About Conference Session Tweeting
One of the most interesting uses of Twitter that I’ve found is the practice of Tweeting at conferences. It’s become commonplace for conferences to have an official hashtag, such as #irce at the Internet Retailer Conference and Exhibition that I attended the last couple of days in Boston.
While this is useful for the attendees, it’s also a great way to extend the conference to those who haven’t been able to attend. If you know the hashtag, you can get a feel for the conference from afar. Even if you have been lucky enough to get to attend the conference, it’s often and likely that you can’t attend every session.
Another great benefit of conference tweeting is feedback. I spoke at two conferences this week – DM Days as well as the aforementioned Internet Retailer Conference (IRCE). The audiences could not have been more different, in both size and in what they were looking for from their speaker. The DM Days presentation (wDMDays09 gadgets presto final w BK), was geared towards a novice audience, while the IRCE was geared towards a specialized audience of email marketers.

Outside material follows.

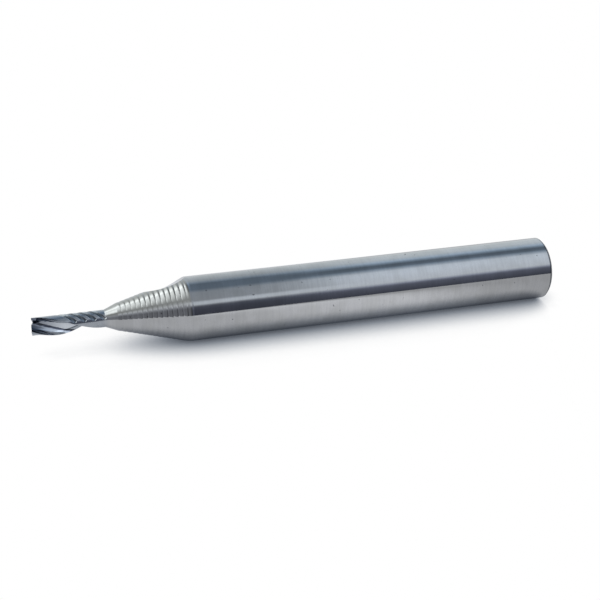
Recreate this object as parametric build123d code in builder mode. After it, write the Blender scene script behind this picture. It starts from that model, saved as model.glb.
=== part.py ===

Only one person tweeted the DM Days presentation, but it was by far the best live blogged session I’ve been involved with (the whole DM Days show tweet stream here). Here is the stream from my presentation as well as part of Ivanka Trumps’: DM Days Destination CRM. I’ll tell you one thing, it is hard to send a message with DM Days in it without a hashtag, since Twitter interprets the ‘DM’ as a command to ‘Direct Message’. Only a hashtag works.
It would be great for the less savvy conference promoters to get on the hashtag bandwagon. Not only would they provide a great feedback loop for their speakers, they also help extend their conference beyond the immediate audience. There is nothing that sells a conference better than the audience that is attending it – it’s why I go to conferences.
Lori Glauser 4:10 pm on June 21, 2009 Permalink |
Hi Dave,
I can’t agree with you more – I’ve been blogging from conferences for a couple of years, its one way to extend the reach of the conference.
In one case it backfired, however. One conference speaker made what was, in my opinion, controversial statements to a room full of 200 people. I felt compelled to make a brief, factual comment about it in my blog. I posted from my iPhone during the presentation. Within 12 hours, her company’s web crawlers found my comment, my phone was ringing off the hook, and within 24 hours I got a call from my CEO, who I hadn’t previously met. Turned out the woman worked for a client company.
I learned a big lesson that some things discussed at conferences are intended only for the conference attendees. From a different point of view, one should be very careful what they say to a room full of 200 colleagues across the industry. You never know who might write about it.
Another lesson learned – the largest reader segment of my blogs are corporate crawlers looking for anything and everything I might post about a particular company. Most comments I get are from thinly disguised employees of companies I mention. The net result – my blog is a lot less interesting than it used to be.
Dave Hendricks 8:41 pm on June 21, 2009 Permalink |
Lori
I couldn’t agree more. No one is ever off the record anymore. What’s worse is that something you say can be misinterpreted and you can’t approve that comment or mediate it. The only thing that seems to be private now, for the time being, is the one on one business meeting. It’s hard to tweet with someone sitting across a conference table from you.